O BEIJO

Flávio Tambellini
RIO DE JANEIRO, 1966, P&B, 35 MM., 78 MIN.

 

Antíteses, hipérboles, paradoxos, e outras figuras de linguagem estão a serviço de um contido paroxismo no teatro de Nelson Rodrigues. Mas não retratam uma opulência intrínseca à cena; realçam a tibieza do mundo e a falta de densidade aparente dos seres. Os dramas dos subúrbios pobres do Rio de Janeiro não galvanizavam nem mobilizavam nenhum aspecto local em que pese a lembrada dicção carioca. O próprio Nelson insistia no caráter universal de suas composições teatrais.

As adaptações cinematográficas de sua obra realizadas no início dos anos 60 pareciam desmentir esse postulado ao realçar o ritmo da cidade e o tecido social como identidades da escrita rodriguiana. Sem aceitar de todo essa constatação, o dramaturgo matizava um pouco a questão em seu depoimento ao MIS-RJ: "o homem só existiria em função do vizinho, da rua, das esquinas, dos credores, das paisagens que percorre", o que equivalia a dizer que o drama humano é o mesmo em qualquer parte, variando no tom mas não na essência. Essa contradição parece estar no cerne da opção estética de Flávio Tambellini. Sua singularidade no rol das transposições rodriguianas, alterando o enredo da peça, esvaziando a componente social e geográfica, lapidando a tipologia interpretativa e emprestando um look expressionista à composição o coloca em um patamar diferente. Nelson não gostou do resultado e creditou o fracasso do filme à ambição artística do projeto, chamando Tambellini de "Kafka do Circo Democrata". A virulência do julgamento sugere um desvio bem mais acentuado que o normal, até mesmo uma traição.
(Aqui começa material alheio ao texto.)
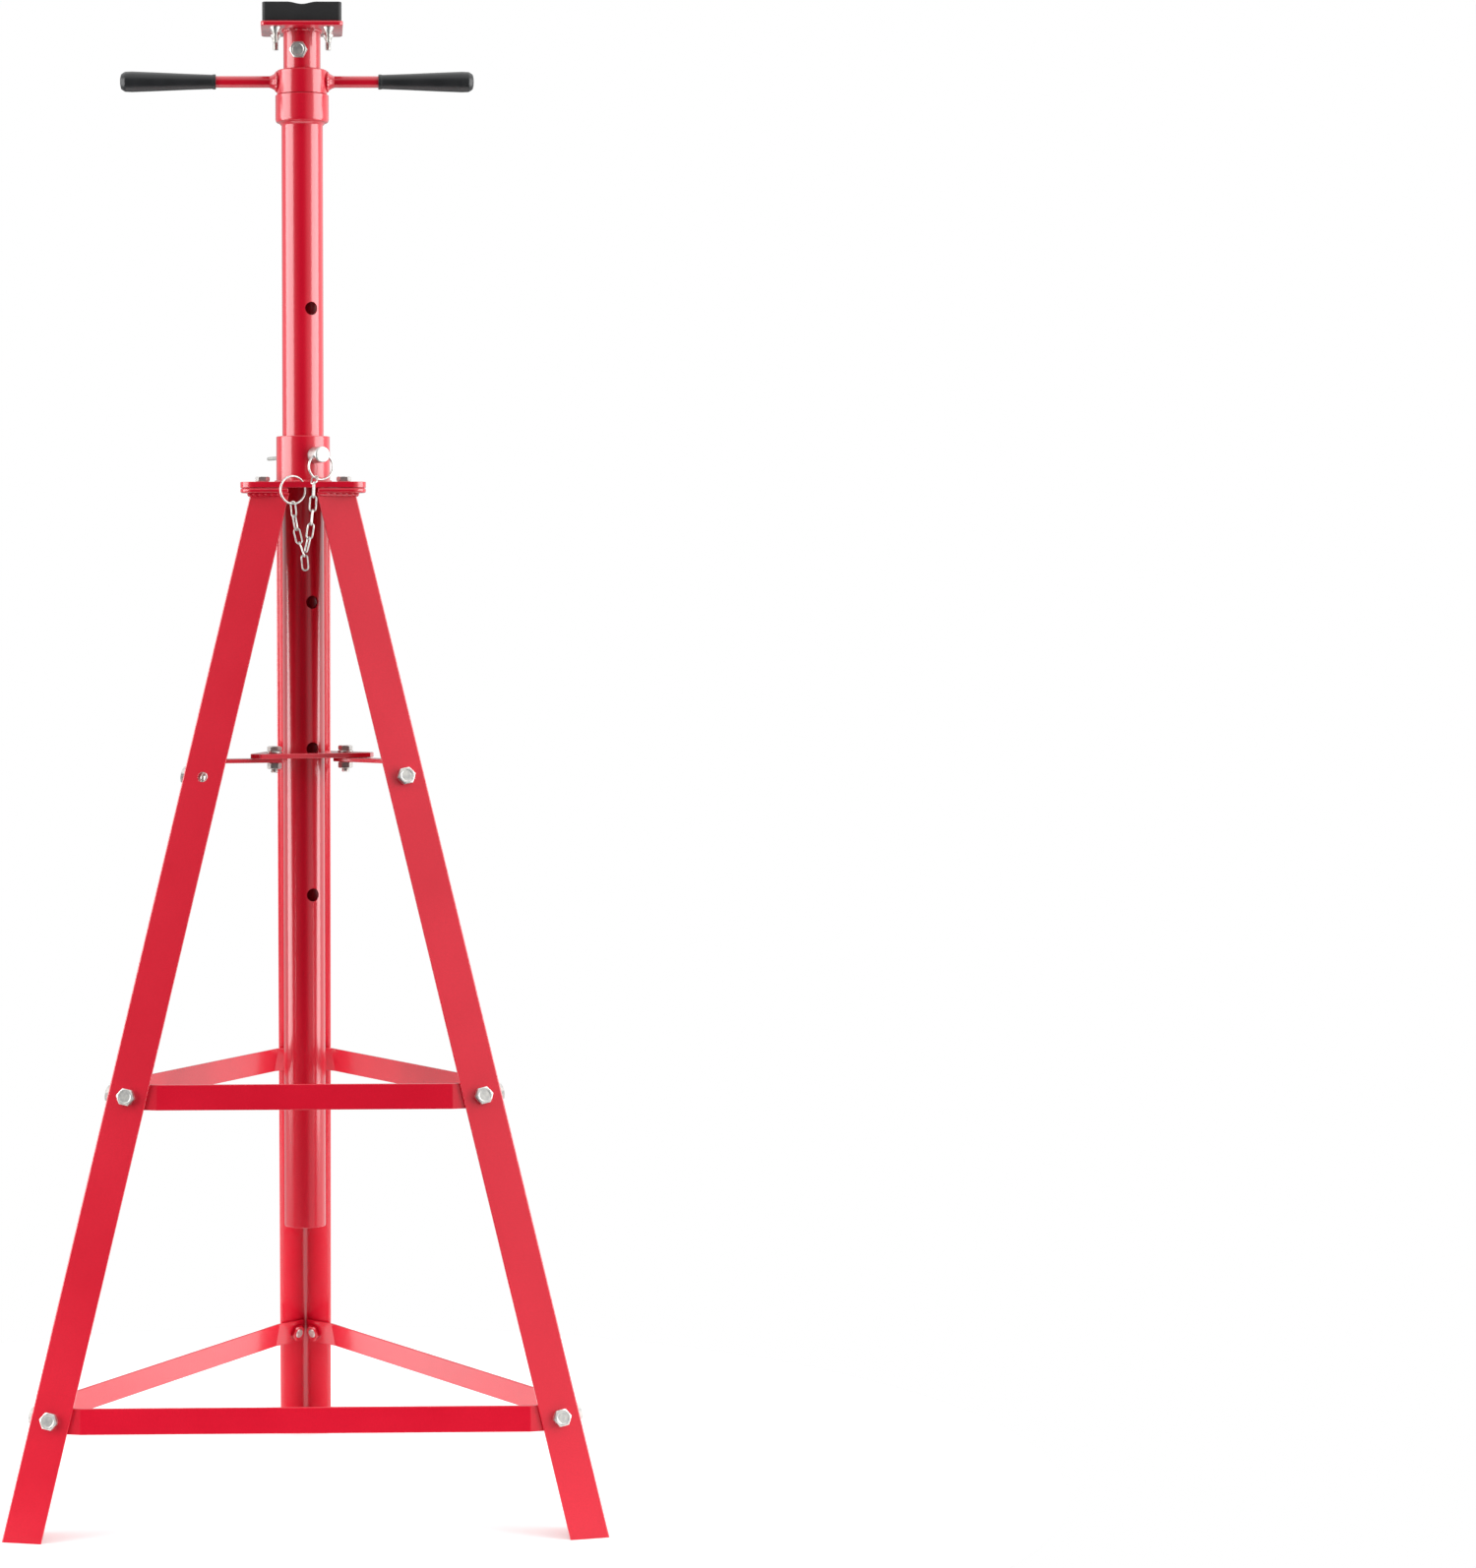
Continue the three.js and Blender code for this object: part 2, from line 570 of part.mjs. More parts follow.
function saddleGeometry() {
  const tray = slab(roundedSquare(TRAY_SIDE, TRAY_CORNER), TRAY_BOTTOM, TRAY_BOTTOM + TRAY_HEIGHT);
  const recess = slab(
    roundedSquare(TRAY_SIDE - 2 * TRAY_RIM, TRAY_CORNER - TRAY_RIM),
    TRAY_BOTTOM + TRAY_FLOOR, TRAY_BOTTOM + TRAY_HEIGHT + 5,
  );
  const sleeve = upright(SLEEVE_RADIUS, SLEEVE_BOTTOM, TRAY_BOTTOM + 1);
  const bead = upright(SLEEVE_RADIUS + 1.8, TRAY_BOTTOM - 2, TRAY_BOTTOM + 1);
  const bore = upright(SCREW_RADIUS + GAP, SLEEVE_BOTTOM - 5, TRAY_BOTTOM - 2 + GAP);
  const studHoles = Object.values(studPlaces).map(([x, y]) => {
    return upright(STUD_RADIUS + 0.5, TRAY_BOTTOM - 5, TRAY_BOTTOM + 5, COARSE).translate(x, y, 0);
  });
  return cut(join(tray, sleeve, bead), recess, bore, crossHole, ...studHoles);
}

piece('saddle', saddleGeometry(), PAINT);

// The pad's side profile falls in a soft S from the front to the rear, and a shallow
// round channel runs front to rear through its high edge.
function padGeometry() {
  const bottom = TRAY_BOTTOM + TRAY_FLOOR + GAP;
  const half = PAD_SIDE / 2;
  const profile = new THREE.Shape();
  profile.moveTo(-half, bottom);
  profile.lineTo(half, bottom);
  profile.lineTo(half, PAD_TOP - PAD_LOW);
  profile.lineTo(half - 24, PAD_TOP - PAD_LOW + 1.6);
  profile.bezierCurveTo(
    half - 38, PAD_TOP - PAD_LOW + 2.8, -half + 34, PAD_TOP, -half + 24, PAD_TOP,
  );
  profile.lineTo(-half, PAD_TOP);
  const raised = { depth: PAD_SIDE, bevelEnabled: false, curveSegments: 8 };
  const block = new THREE.ExtrudeGeometry(profile, raised).translate(0, 0, -half);
  // Profile x becomes depth (+Y), profile y becomes height, and the extrusion is width.
  block.applyMatrix4(new THREE.Matrix4().set(
    0, 0, 1, 0, 1, 0, 0, 0, 0, 1, 0, 0, 0, 0, 0, 1,
  ));
  const channelRadius = 55;
  const channel = new THREE.CylinderGeometry(channelRadius, channelRadius, PAD_SIDE + 20, 96);
  channel.translate(0, 0, PAD_TOP - 1.5 + channelRadius);
  const plan = slab(roundedSquare(PAD_SIDE, PAD_CORNER), bottom - 5, PAD_TOP + 5);
  return geometryOf(solidOf(cut(block, channel)).intersect(solidOf(plan)));
}

piece('saddle_pad', padGeometry(), RUBBER);

const studTop = TRAY_BOTTOM + TRAY_FLOOR;
for (const [where, [x, y]] of Object.entries(studPlaces)) {
  const stud = upright(STUD_RADIUS, STUD_BOTTOM, studTop, COARSE);
  piece(`pad_stud_${where}`, stud, ZINC).position.set(x, y, 0);
}

const boltSeat = SLEEVE_RADIUS + GAP;
const saddleBolt = join(
  hexagon(M10.flats, boltSeat, boltSeat + M10.head),
  upright(M10.shank, -boltSeat - 10, boltSeat + 0.5, COARSE),
);
piece('saddle_bolt', saddleBoltWise(saddleBolt), ZINC);
const saddleNut = cut(
  hexagon(M10.flats, -boltSeat - 8, -boltSeat),
  upright(M10.hole, -boltSeat - 20, 0, COARSE),
);
piece('saddle_nut', saddleBoltWise(saddleNut), ZINC);

// ---- Locking pin, its pull ring and its chain --------------------------------------
// The pin is one bar in the real stand. Here the length inside the mast is left out,
// so that the mast can slide past it: a head end and a nose end move together.

const headFrom = COLLAR_RADIUS + GAP;
const pinCut = MAST_RADIUS + GAP;

function wireRing(radius, wire, azimuth, x, y, z) {
  const ring = new THREE.TorusGeometry(radius, wire, 6, 20);
  return ring.rotateX(Math.PI / 2).rotateZ(radians(azimuth)).translate(x, y, z);
}

const pullRingAt = pinDirection.clone().multiplyScalar(PULL_RING.out);
const pullRing = (wire) => wireRing(
  PULL_RING.radius, wire, PIN_AZIMUTH + 90, pullRingAt.x, pullRingAt.y, PULL_RING.z,
);
const pinHead = pinWise(turned([
  [0, pinCut], [PIN_RADIUS, pinCut], [PIN_RADIUS, headFrom],
  [PIN_HEAD_RADIUS, headFrom], [PIN_HEAD_RADIUS, PIN_HEAD_TO - PIN_CHAMFER],
  [PIN_HEAD_RADIUS - PIN_CHAMFER, PIN_HEAD_TO], [0, PIN_HEAD_TO],
]), PIN_HEIGHT);
piece('locking_pin', cut(pinHead, pullRing(RING_WIRE + GAP + 0.1)), ZINC);
piece('locking_pin_nose', pinWise(turned([
  [0, -PIN_TAIL], [2, -PIN_TAIL], [2, -PIN_TAIL + 5], [1.5, -PIN_TAIL + 6], [1.5, -40],
  [3.2, -39], [PIN_RADIUS, -35], [PIN_RADIUS, -pinCut], [0, -pinCut],
], 16), PIN_HEIGHT), ZINC);
piece('pull_ring', pullRing(RING_WIRE), ZINC);
piece('anchor_ring', wireRing(
  ANCHOR_RING.radius, RING_WIRE, ANCHOR_RING.turn, ANCHOR_RING.x, ANCHOR_RING.y, ANCHOR_RING.z,
), ZINC);

// The chain's joints, where one link bears in the next. The right-hand strand hangs
// from the pull ring over the plate's edge; the left-hand one from the anchor ring,
// with the lowest link hanging where the two strands meet.
const RIGHT_STRAND = [
  [11.9, -39.0, 1053.3], [10.9, -51.4, 1046.8], [10.3, -51.6, 1032.8], [9.4, -51.3, 1018.8],
  [8.1, -50.8, 1004.9], [6.6, -50.2, 991.0], [4.9, -49.5, 977.1],
];
const LEFT_STRAND = [
  [-10.5, -43.0, 1027.4], [-9.2, -44.1, 1013.5], [-6.9, -45.4, 999.8], [-3.7, -46.7, 986.2],
  [0.8, -48.0, 973.0],
];
const LOWEST_LINK = [[0.8, -48.0, 973.0], [2.2, -48.2, 959.1]];

// One link between two joints: a stadium of wire, turned about its length.
function linkGeometry(from, to, twist, trim) {
  const a = new THREE.Vector3(...from);
  const b = new THREE.Vector3(...to);
  const along = b.clone().sub(a).normalize();
  const across = new THREE.Vector3(1, 0, 0).addScaledVector(along, -along.x).normalize();
  across.applyAxisAngle(along, radians(twist));
  const bend = CHAIN_WIDTH / 2 - CHAIN_WIRE;
  const straight = a.distanceTo(b) / 2 + CHAIN_WIRE - trim - bend;
  const middle = a.add(b).multiplyScalar(0.5);
  const loop = [];
  for (const end of [1, -1]) {
    for (let i = 0; i <= 4; i += 1) {
      const angle = (end > 0 ? 0 : Math.PI) + Math.PI * i / 4 - Math.PI / 2;
      const forward = end * straight + bend * Math.cos(angle);
      const side = bend * Math.sin(angle);
      loop.push(middle.clone().addScaledVector(along, forward).addScaledVector(across, side));
    }
  }
  return loopOfWire(loop, along.clone().cross(across));
}

// A closed tube of six sides round a flat loop of points.
function loopOfWire(loop, normal) {
  const sides = 6;
  const count = loop.length;
  const positions = [];
  const index = [];
  loop.forEach((point, i) => {
    const before = loop[(i + count - 1) % count];
    const after = loop[(i + 1) % count];
    const tangent = after.clone().sub(before).normalize();
    const outward = tangent.clone().cross(normal).normalize();
    for (let k = 0; k < sides; k += 1) {
      const angle = 2 * Math.PI * k / sides;
      const at = point.clone();
      at.addScaledVector(outward, CHAIN_WIRE * Math.cos(angle));
      at.addScaledVector(normal, CHAIN_WIRE * Math.sin(angle));
      positions.push(at.x, at.y, at.z);
      const a = i * sides + k;
      const b = i * sides + (k + 1) % sides;
      const c = ((i + 1) % count) * sides + k;
      const d = ((i + 1) % count) * sides + (k + 1) % sides;
      index.push(a, c, b, b, c, d);
    }
  });
  const geometry = new THREE.BufferGeometry();
  geometry.setAttribute('position', new THREE.Float32BufferAttribute(positions, 3));
  geometry.setIndex(index);
  return geometry;
}

// Neighbouring links press a little into each other, which makes a strand one body.
function strandLinks(joints, firstTwist, turn) {
  return joints.slice(1).map((joint, i) => {
    return linkGeometry(joints[i], joint, firstTwist + turn * i, CHAIN_PRESS);
  });
}

const rightLinks = strandLinks(RIGHT_STRAND, 20, 81);
const leftLinks = strandLinks(LEFT_STRAND, 40, 77);
piece('chain_right', join(...rightLinks), ZINC);
piece('chain_left', join(...leftLinks, linkGeometry(...LOWEST_LINK, 0, CHAIN_PRESS)), ZINC);

// ---- Footprint -----------------------------------------------------------------------

// The rear foot's corner and the front feet's toes bound the footprint front to back.
const frontToe = onFlange(-1, LEG_FLANGE, 0, 0);
frontToe.applyAxisAngle(new THREE.Vector3(0, 0, 1), radians(LEG_AZIMUTHS.right));
stand.position.y = -(LEG_FOOT_RADIUS + frontToe.y) / 2;

const model = new THREE.Group();
model.add(stand);

export default model;
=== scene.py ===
import bpy
import bmesh
from math import atan, cos, hypot, pi, radians, sin, sqrt, tan
from mathutils import Matrix, Vector


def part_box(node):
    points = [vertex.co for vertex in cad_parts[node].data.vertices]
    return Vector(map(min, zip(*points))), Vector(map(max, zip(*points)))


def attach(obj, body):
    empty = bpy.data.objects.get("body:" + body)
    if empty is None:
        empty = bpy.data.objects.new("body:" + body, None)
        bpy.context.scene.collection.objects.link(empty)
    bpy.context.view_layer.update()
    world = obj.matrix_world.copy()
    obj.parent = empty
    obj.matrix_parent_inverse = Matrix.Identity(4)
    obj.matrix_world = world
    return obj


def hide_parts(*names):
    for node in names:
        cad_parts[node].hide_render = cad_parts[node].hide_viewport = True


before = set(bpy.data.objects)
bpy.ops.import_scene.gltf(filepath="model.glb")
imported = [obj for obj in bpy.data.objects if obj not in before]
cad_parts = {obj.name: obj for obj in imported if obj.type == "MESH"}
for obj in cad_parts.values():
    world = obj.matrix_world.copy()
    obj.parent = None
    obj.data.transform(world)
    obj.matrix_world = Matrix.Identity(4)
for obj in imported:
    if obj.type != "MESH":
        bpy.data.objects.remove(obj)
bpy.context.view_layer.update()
scene = bpy.context.scene
scene.view_settings.view_transform = "Standard"


# ---- Camera -----------------------------------------------------------------
# A long lens a little under a metre off the floor, in front of the stand. It is
# turned and shifted, which leaves the stand upright at the left of the frame.

EYE = Vector((0.0001, -3.9984, 0.924))
PAN, TILT, ROLL = radians(1.34), radians(-1.23), radians(-0.136)
LENS_LENGTH = 87.44
LENS_SHIFT = (0.22, -0.0627)

ahead = Vector((sin(PAN) * cos(TILT), cos(PAN) * cos(TILT), sin(TILT)))
level = Vector((cos(PAN), -sin(PAN), 0))
over = level.cross(ahead)
right = level * cos(ROLL) + over * sin(ROLL)
up = over * cos(ROLL) - level * sin(ROLL)
lens = bpy.data.cameras.new("camera")
lens.lens = LENS_LENGTH
lens.shift_x, lens.shift_y = LENS_SHIFT
lens.clip_end = 100
camera = bpy.data.objects.new("camera", lens)
scene.collection.objects.link(camera)
camera.matrix_world = Matrix.Translation(EYE) @ Matrix((right, up, -ahead)).transposed().to_4x4()
scene.camera = camera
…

O beijo concentra-se no tema da morbidez, de resto presente na peça, a ponto de inventar e justificar o comportamento do jornalista Mário Ribeiro através de um sentimento de culpa da morte do filho. O expressionismo visual e sonoro justifica-se não apenas como exercício de estilo, mas como leitura conceitual e estética do tema. Mais uma vez, ecoam rebatimentos de Hitchcock (Rebecca), Welles (Soberba) e principalmente Wyler, de onde provavelmente saiu a moldura artística do filme. Pode-se aventar ainda uma linhagem nacional, que envolva Khouri e Rubem Biáfora. Originalmente, o expressionismo tratava o tema da morte com forte ressonância alegórica. Meio século mais tarde, e tendo a variante hollywoodiana como referência, o que se retoma da proposição tem ares ornamentais, fazendo com que o enredo jamais se confunda com os atributos da encenação. O lado sombrio do Rio de Janeiro positivamente não combina com certo chiaroscuro.

Hernani Heffner

PRODUTORA: Serrador Companhia Cinematográfica e Flávio Tambellini P. C.

PRODUÇÃO: Flávio Tambellini

DISTRIBUIDORA: Columbia Pictures

ROTEIRO: Flávio Tambellini, Glauro Couto e Geraldo Gabriel (baseado na peça Beijo no asfalto, de Nelson Rodrigues)

DIÁLOGOS: Nelson Rodrigues

COREOGRAFIA: Jerry Maretzky

FOTOGRAFIA: Tony Rabatoni, Amleto Daissé e Alberto Attili

MONTAGEM: Lupe e Luiz Elias

CENOGRAFIA: João Maria dos Santos

MÚSICA: Moacir Santos

ELENCO: Reginaldo Farias, Ambrósio Fregolente, Jorge Dória, Norma Blum, Nelly Martins, Xandó Batista, Elieser Gomes, Elizabeth Gasper, Glauce Rocha, Jorge Cherques, Miriam Persia, Raul da Mata, Betty Faria, Giorgia Quental, Liana Duval, Paulo Max, Miguel O. Schneider, Marilena de Carvalho.